An ineffective trading plan shows much greater losses than anticipated in historical testing. Markets will often change on a moment’s notice, you may experience volatility, or the trading plan simply is not performing as well as expected. You will benefit greatly by remaining unemotional and keeping a businesslike attitude. In this scenario, profitable day traders will take a pause to reevaluate the trading plan and make a few changes.

Oftentimes, starting over with a new trading plan may make the most sense. An unsuccessful trading plan is a problem that needs to be solved prior to continuing forward.

On the other hand, a trader who takes too many risks, lacks experience, hasn’t done enough homework or market study, is someone unable to follow his or her trading plan. The result is becoming a risky trader. At this point, go back to the drawing board and work on refocus on maintaining discipline during both the highs and lows.

Tip #10: Keeping Trading in Perspective

It is important to stay focused on the big picture when trading. A losing trade should not be a surprise us. It is always a part of trading. Likewise, a winning trade is just one step along the path to profitable trading.
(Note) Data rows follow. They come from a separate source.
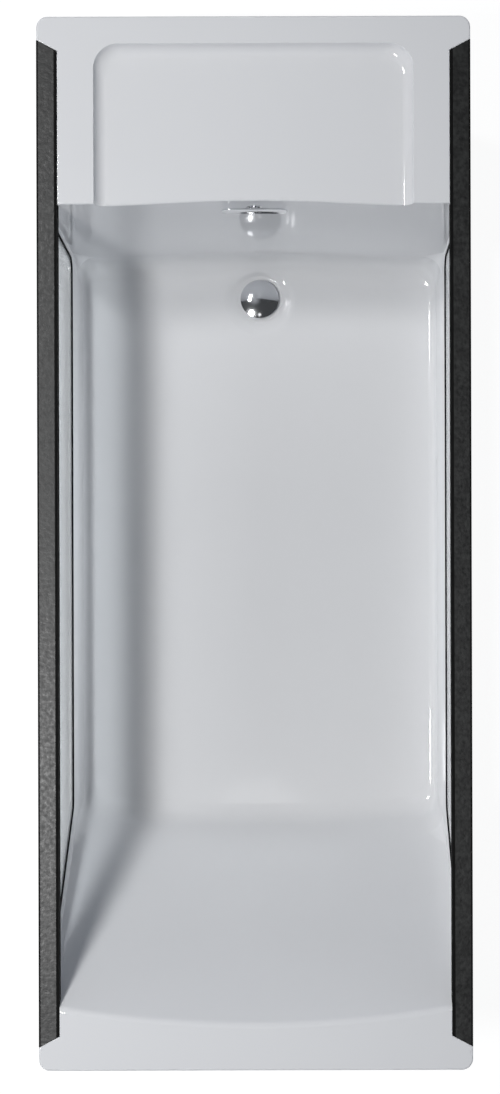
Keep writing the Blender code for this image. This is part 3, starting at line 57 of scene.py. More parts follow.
def addCamera(values):
    lens = bpy.data.cameras.new("photoCamera")
    lens.lens = values["lens"]
    lens.shift_x, lens.shift_y = values["shift"]
    lens.clip_end = values["farthest"]
    camera = bpy.data.objects.new("photoCamera", lens)
    bpy.context.scene.collection.objects.link(camera)
    camera.location = values["place"]
    camera.rotation_euler = (0, 0, values["roll"])
    bpy.context.scene.camera = camera


addCamera(cameraView)
print("camera placed")


# Modelling helpers

circleSteps = 64
mergeGap = 0.000001


def clearSelection():
    if bpy.context.object and bpy.context.object.mode != "OBJECT":
        bpy.ops.object.mode_set(mode="OBJECT")
    bpy.ops.object.select_all(action="DESELECT")


def activate(piece):
    clearSelection()
    piece.select_set(True)
    bpy.context.view_layer.objects.active = piece


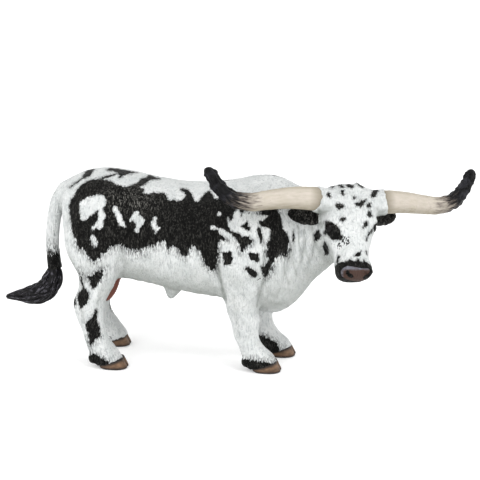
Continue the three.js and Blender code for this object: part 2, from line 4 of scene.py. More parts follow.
import bpy
import numpy as np
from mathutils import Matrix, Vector


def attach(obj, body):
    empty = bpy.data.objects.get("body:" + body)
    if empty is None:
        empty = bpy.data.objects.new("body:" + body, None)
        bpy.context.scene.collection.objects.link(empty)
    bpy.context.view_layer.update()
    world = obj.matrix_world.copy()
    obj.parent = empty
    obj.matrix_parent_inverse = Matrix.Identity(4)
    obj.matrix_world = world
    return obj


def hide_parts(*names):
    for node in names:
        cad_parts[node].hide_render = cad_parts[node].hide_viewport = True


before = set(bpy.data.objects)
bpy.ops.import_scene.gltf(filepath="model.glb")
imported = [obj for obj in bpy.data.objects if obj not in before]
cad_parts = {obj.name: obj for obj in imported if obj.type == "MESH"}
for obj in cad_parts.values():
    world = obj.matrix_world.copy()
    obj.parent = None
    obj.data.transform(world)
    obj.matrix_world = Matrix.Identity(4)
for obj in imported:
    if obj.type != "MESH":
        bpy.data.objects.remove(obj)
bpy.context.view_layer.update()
print("frame loaded")

# The body's frame: the floor is at sole height, and middleShift brings the whole over the origin
figure = {"sole": 1.5, "middleShift": (-4.92, 0.72, -1.5), "metresPerMm": 0.001}

# The photo's camera, fitted to the four hooves
view = {
    "azimuth": 9.0,
    "elevation": 16.0,
    "distance": 900.0,
    "target": (0.0, 54.0, 45.0),
    "focalPixels": 1827.0,
    "photoPixels": 480.0,
    "sensorWidth": 36.0,
}

# The head's place on the neck and its turn, tip and roll in degrees
headPose = {"at": (62.2, -14.0, 89.5), "turn": -64.0, "tip": -26.0, "roll": -5.4}


# Shapes from arrays


def toMetres(points):
    # metres = (body millimetres + middle shift) x 0.001
    return (np.asarray(points) + figure["middleShift"]) * figure["metresPerMm"]


def cameraAxes():
    # right, up and back of the camera: back = (sin az cos el, -cos az cos el, sin el)
    az = math.radians(view["azimuth"])
    el = math.radians(view["elevation"])
    back = np.array([math.sin(az) * math.cos(el), -math.cos(az) * math.cos(el), math.sin(el)])
    right = np.array([math.cos(az), math.sin(az), 0.0])
    return right, np.cross(back, right), back


def toPhoto(points):
    # Pinhole picture of a point: pixel = middle + focal (side, -height) / depth
    right, up, back = cameraAxes()
    eye = np.array(view["target"]) + view["distance"] * back
    ray = np.asarray(points) - eye
    depth = -(ray @ back)
    middle = view["photoPixels"] / 2
    across = middle + view["focalPixels"] * (ray @ right) / depth
    down = middle - view["focalPixels"] * (ray @ up) / depth
    return np.stack([across, down], 1)


def turnMatrix(axis, degrees):
    # Right-handed turn about one axis of the frame
    c, s = math.cos(math.radians(degrees)), math.sin(math.radians(degrees))
    i, j = [(1, 2), (2, 0), (0, 1)][axis]
    turn = np.eye(3)
    turn[i, i] = turn[j, j] = c
    turn[i, j], turn[j, i] = -s, s
    return turn


headTurn = turnMatrix(2, headPose["turn"]) @ turnMatrix(0, headPose["roll"]) @ turnMatrix(1, headPose["tip"])


def fromHead(points):
    # body = place + turn x head
    return np.asarray(points, float) @ headTurn.T + headPose["at"]


def toHead(points):
    # head = turned back (body - place)
    return (np.asarray(points, float) - headPose["at"]) @ headTurn


def between(rows, t):
    # Catmull-Rom: p1 + f/2 (p2 - p0 + f (2 p0 - 5 p1 + 4 p2 - p3 + f (3 p1 - p0 - 3 p2 + p3)))
    rows = np.asarray(rows, float)
    t = np.atleast_1d(np.asarray(t, float))
    i = np.minimum(t.astype(int), len(rows) - 2)
    f = (t - i)[:, None]
    p0, p1, p2, p3 = (rows[np.clip(i + k, 0, len(rows) - 1)] for k in (-1, 0, 1, 2))
    return p1 + f / 2 * (p2 - p0 + f * (2 * p0 - 5 * p1 + 4 * p2 - p3 + f * (3 * p1 - p0 - 3 * p2 + p3)))


def unit(vectors):
    # v / |v|
    return vectors / np.maximum(np.linalg.norm(vectors, axis=-1, keepdims=True), 1e-9)


def lineAxes(path, hint):
    # along = slope of the line, across = hint x along, up = along x across
    along = unit(np.gradient(path, axis=0))
    across = unit(np.cross(np.broadcast_to(hint, along.shape), along))
    return along, across, np.cross(along, across)


def ringGrid(ringCount, sides):
    # Quads between neighbouring rings, with a fan on the middle point of each end
    ring, side = np.meshgrid(np.arange(ringCount - 1), np.arange(sides), indexing="ij")
    a = (ring * sides + side).ravel()
    b = (ring * sides + (side + 1) % sides).ravel()
    quads = np.stack([a, b, b + sides, a + sides], 1)
    k = np.arange(sides)
    first, last = ringCount * sides, ringCount * sides + 1
    top = (ringCount - 1) * sides
    low = np.stack([np.full(sides, first), (k + 1) % sides, k], 1)
    high = np.stack([np.full(sides, last), top + k, top + (k + 1) % sides], 1)
    return quads.tolist() + low.tolist() + high.tolist()


def tube(centre, across, up, half, rise, fall, sides, taper=0.0, squareness=2.0, grow=0.0):
    # Superellipse rings: side = half (1 + taper sin a) |cos a|^(2/q), height = rise or fall x |sin a|^(2/q)
    count = len(centre)
    angle = (np.arange(sides) + 0.5) / sides * 2 * np.pi
    power = 2 / np.broadcast_to(squareness, count)[:, None]
    c, s = np.cos(angle)[None], np.sin(angle)[None]
    taper = np.broadcast_to(taper, count)[:, None]
    half, rise, fall = (np.broadcast_to(v, count)[:, None] + grow for v in (half, rise, fall))
    sideways = np.sign(c) * np.abs(c) ** power * half * (1 + taper * s)
    upwards = np.sign(s) * np.abs(s) ** power * np.where(s > 0, rise, fall)
    rings = centre[:, None] + across[:, None] * sideways[..., None] + up[:, None] * upwards[..., None]
    points = np.concatenate([rings.reshape(-1, 3), centre[:1], centre[-1:]])
    return points, ringGrid(count, sides)


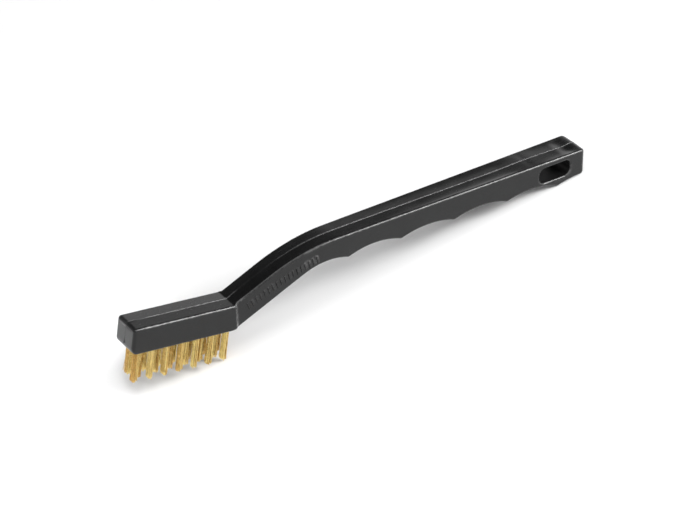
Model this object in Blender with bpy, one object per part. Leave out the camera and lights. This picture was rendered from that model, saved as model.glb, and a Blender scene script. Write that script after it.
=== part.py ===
"""Small brass wire scratch brush with a cranked plastic handle.

The head, neck and handle are one moulding. Twenty tufts of brass wire stand in blind holes in the
head, in three rows, and each is folded over a flat anchor that wedges it in its hole.

The shapes are drawn in the head's own frame, in millimetres: X from the head's tip to the tail,
Y across, Z up, with the head's underside at Z = 0. Each object sits at its place in that frame and is
parented to the empty bench_pose, which lays the brush on the bench: it stands on its rear tufts and on
the underside of its tail.
"""

import math
import random

import bmesh
import bpy
from mathutils import Matrix, Vector

MM = 0.001
SEED = 7

# Head, a rounded block.
HEAD_WIDTH = 11.15
HEAD_HEIGHT = 10.04
CREASE_X = 39.5          # where the neck leaves the head's top
EDGE_RADIUS = 0.75       # long edges of the whole moulding
TIP_RADIUS = 1.15        # around the head's end face
TAIL_RADIUS = 1.7        # around the tail's end face

# Neck and handle, as lines of the side view: a point and a slope.
NECK_SLOPE = 0.597
NECK_WIDTH = 9.8
HANDLE_POINT = (82.2, 27.96)
HANDLE_SLOPE = 0.137
TOP_BEND_RADIUS = 70.0
HEEL_RADIUS = 7.8        # underside, where the head turns into the neck
HEEL_X = 41.3
UNDER_BEND_START = 67.8
UNDER_BEND_RADIUS = 24.0
TAIL_WIDTH = 12.8
TAIL_X = 187.8           # underside corner of the tail's end face

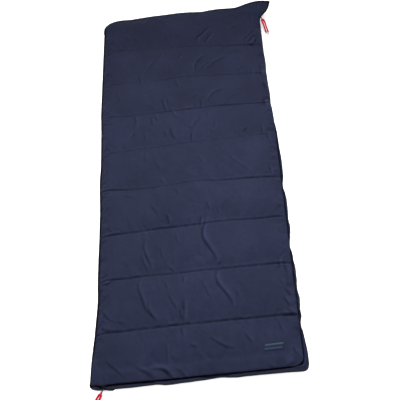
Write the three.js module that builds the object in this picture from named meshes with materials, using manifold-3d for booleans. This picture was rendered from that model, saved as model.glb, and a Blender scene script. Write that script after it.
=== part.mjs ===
// Rectangular two-layer sleeping bag, closed and lying flat: a quilted front half on top of a
// quilted back half, joined by piping along the left side and by an L-shaped zip with two
// sliders along the right side and the foot. Units are millimetres, +Z up.
// Origin: centre of the plan, on the ground under the bag. +X points to the zip side, +Y to the head.
import * as THREE from 'three';
import { mergeVertices } from 'three/addons/utils/BufferGeometryUtils.js';
import Module from 'manifold-3d';

const wasm = await Module();
wasm.setup();

// ---- driving dimensions -------------------------------------------------------------------
const FABRIC = 0.8; // shell and lining cloth
const GAP = 0.3; // space left between layers
const MID_Z = 28.5; // plane between the two halves

const HEAD_Y = 938; // where the mouth binding starts
const LEFT_X = -371.5; // both halves stop short of the side piping
const HEAD_CORNER_R = 58; // head corner on the sewn side
const HEAD_CORNER = { x: LEFT_X + HEAD_CORNER_R, y: HEAD_Y - HEAD_CORNER_R };

// zip-side wall, foot wall and the radius of the corner between them
const FRONT = { zipX: 371, footY: -945, cornerR: 32 };
const BACK = { zipX: 380, footY: -955, cornerR: 40 };
const FRONT_TOP = 56; // loft of the whole bag

// the facing sides of the halves draw apart near the zip, first by a ramp, then almost level
const RAMP_X = { start: 325, end: 345 };
const RAMP_Y = { start: -900, end: -920 };
const FRONT_UNDER = { face: 29, ramp: 36, edge: 37 };
const BACK_UPPER = { face: 28, ramp: 21, edge: 20 };
const HEM_X = 321; // inner edge of the hems along the side
const HEM_Y = -896; // inner edge of the hems along the foot

const SEAM_PITCH = 205;
const SEAM_Y = Array.from({ length: 8 }, (_, i) => 690 - SEAM_PITCH * i); // quilting rows
const SEAM_TOP = 34; // height of the front at a quilting row
const SEAM_UNDER = 18; // height of the back's underside at a quilting row

const ZIP_X = 368; // plane of the zip tapes along the side
const ZIP_Y = -942; // plane of the zip tapes along the foot
const ZIP_HEAD = 894; // head end of the zip tapes
const ZIP_LEFT = -352; // foot-left end of the zip tapes
const ZIP_R = 30; // radius of the zip round the foot-right corner

// the zip side narrows towards the foot and the foot edge runs slightly askew: straight-line
// shifts of the zip-side outline in X (by Y) and of the foot outline in Y (by X)
const SIDE_SKEW = { atY: 866, shift: 10, perMm: 32 / 1764 };
const FOOT_SKEW = { atX: -338, shift: -5, perMm: 18 / 656 };
const SIDE_SKEW_FULL_X = 318; // the side shift grows from nothing at x = 0 to full here
const FOOT_SKEW_START_Y = -830; // the foot shift starts here
const FOOT_SKEW_BLEND = 38; // and is full this much nearer the foot

// sweeps that are trimmed later run past the bag by these half lengths
const BEYOND_X = 420;
const BEYOND_Y = 1000;

// ---- solids -------------------------------------------------------------------------------
const { degToRad, clamp } = THREE.MathUtils;

function solid(geometry) {
  const bare = geometry.clone();
  bare.deleteAttribute('normal');
  bare.deleteAttribute('uv');
  const merged = mergeVertices(bare, 1e-4);
  return new wasm.Manifold(
    new wasm.Mesh({
      numProp: 3,
      vertProperties: new Float32Array(merged.attributes.position.array),
      triVerts: new Uint32Array(merged.index.array),
    }),
  );
}

function geometryOf(manifold) {
  const mesh = manifold.getMesh(); // carries positions only, three numbers per vertex
  const geometry = new THREE.BufferGeometry();
  const positions = new Float32Array(mesh.vertProperties);
  geometry.setAttribute('position', new THREE.BufferAttribute(positions, 3));
  geometry.setIndex(new THREE.BufferAttribute(new Uint32Array(mesh.triVerts), 1));
  geometry.computeVertexNormals();
  return geometry;
}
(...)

It is the cumulative profits that make a difference over time. Once a trader accepts wins and losses as part of the business, emotions will have less of an effect on trading performance. Of course, you can and should be excited about a particularly profitable trading day but always keep things in perspective on an even keel.

An important part of day trading for profitability is by setting realistic goals. Additionally, goal setting is essential in order to keep trading in perspective. Work with what you have, and remain sensible.

Tying it All Together

Understanding the importance of each or these trading tips, and how they work together in an integrated approach, will definitely help establish a viable trading business. Trading is hard work no matter what the level of experience.

Profitable traders adhere to these guidelines. Profitable traders will possess the necessary discipline and patience and do take these ten actions into account on a daily basis. Ultimately, that’s why they are successful.